Stated exercise :: Output an exact reproduction of the data.
::: Provided material
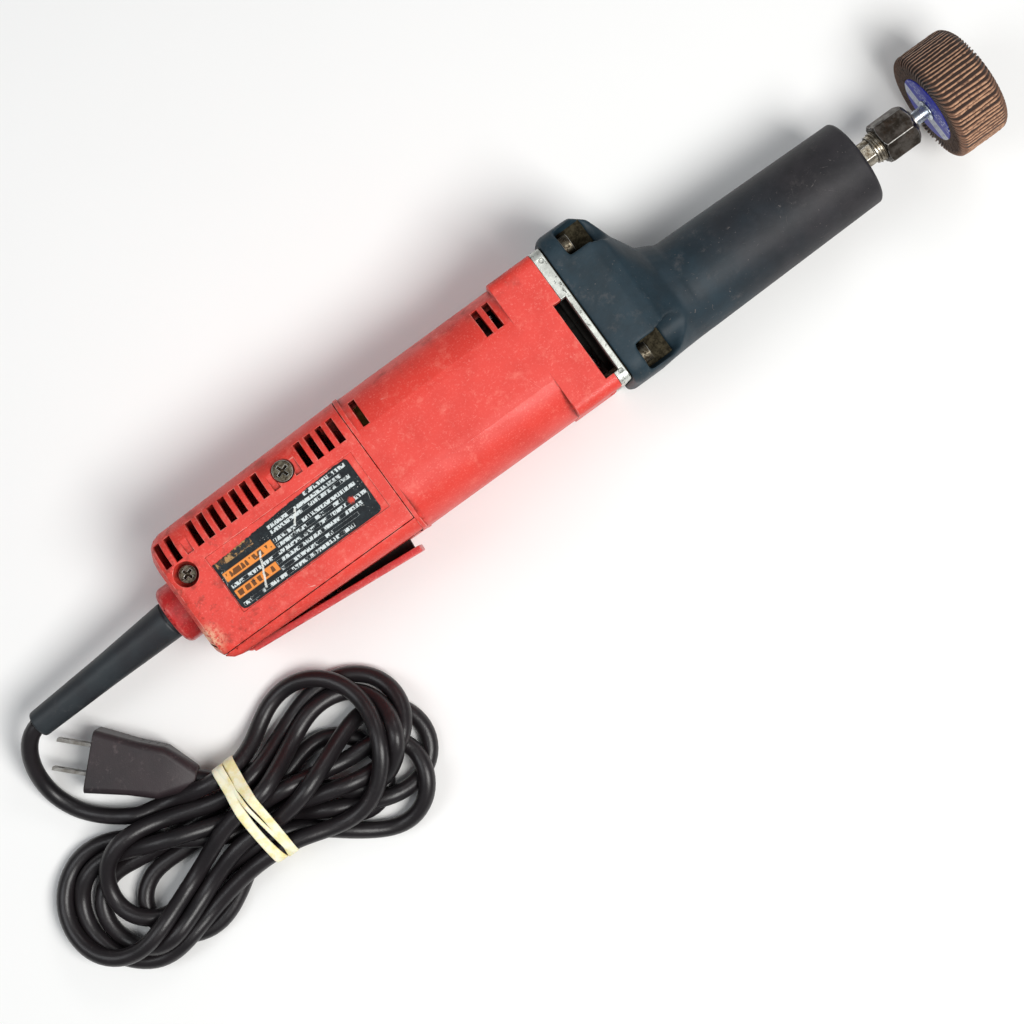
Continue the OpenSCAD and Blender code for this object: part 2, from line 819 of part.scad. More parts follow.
module collet_nut() {
    color("dimgray") difference() {
        intersection() {
            along_x(nut_x[0], spindle_y) rotate([0, 0, 15])
                cylinder(r = nut_af / 2 / cos(30), h = nut_x[1] - nut_x[0], $fn = 6);
            along_x(nut_x[0], spindle_y) rotate_extrude() polygon([
                [0, 0], [9, 0], [10.1, 1], [10.1, 14.4], [7.9, 16.6], [0, 16.6]
            ]);
        }
        tube_x(thread_r + 0.05, nut_x[0] - 1, spindle_end + 1, spindle_y);
        along_x(spindle_end + 0.9, spindle_y) cylinder(r1 = 7.05, r2 = 6.6, h = 3.2);
        along_x(collet_x[0] + 19 - 0.1, spindle_y) cylinder(r1 = 6.6, r2 = 5.3, h = 3.1);
        tube_x(5.3, spindle_end, nut_x[1] + 1, spindle_y);
    }
}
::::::
Written solution ::
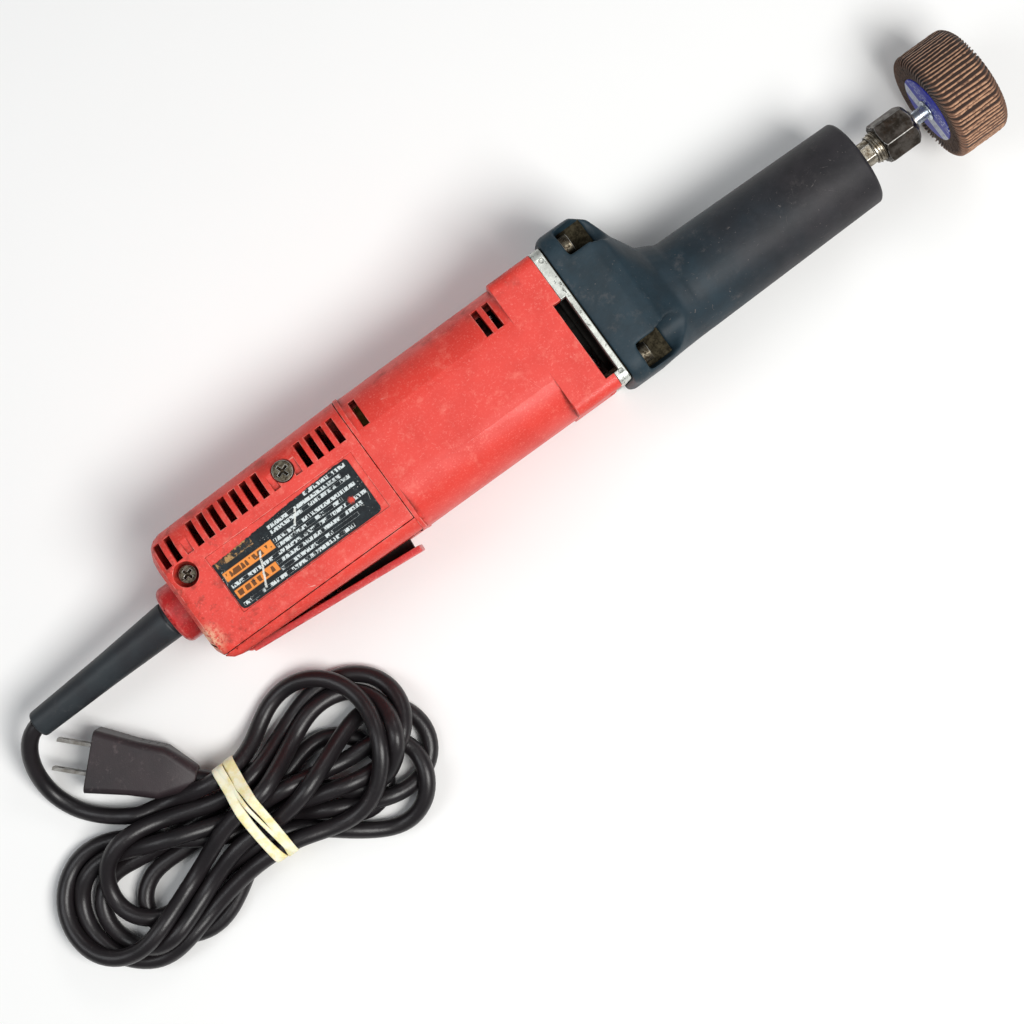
Continue the OpenSCAD and Blender code for this object: part 2, from line 819 of part.scad. More parts follow.
module collet_nut() {
    color("dimgray") difference() {
        intersection() {
            along_x(nut_x[0], spindle_y) rotate([0, 0, 15])
                cylinder(r = nut_af / 2 / cos(30), h = nut_x[1] - nut_x[0], $fn = 6);
            along_x(nut_x[0], spindle_y) rotate_extrude() polygon([
                [0, 0], [9, 0], [10.1, 1], [10.1, 14.4], [7.9, 16.6], [0, 16.6]
            ]);
        }
        tube_x(thread_r + 0.05, nut_x[0] - 1, spindle_end + 1, spindle_y);
        along_x(spindle_end + 0.9, spindle_y) cylinder(r1 = 7.05, r2 = 6.6, h = 3.2);
        along_x(collet_x[0] + 19 - 0.1, spindle_y) cylinder(r1 = 6.6, r2 = 5.3, h = 3.1);
        tube_x(5.3, spindle_end, nut_x[1] + 1, spindle_y);
    }
}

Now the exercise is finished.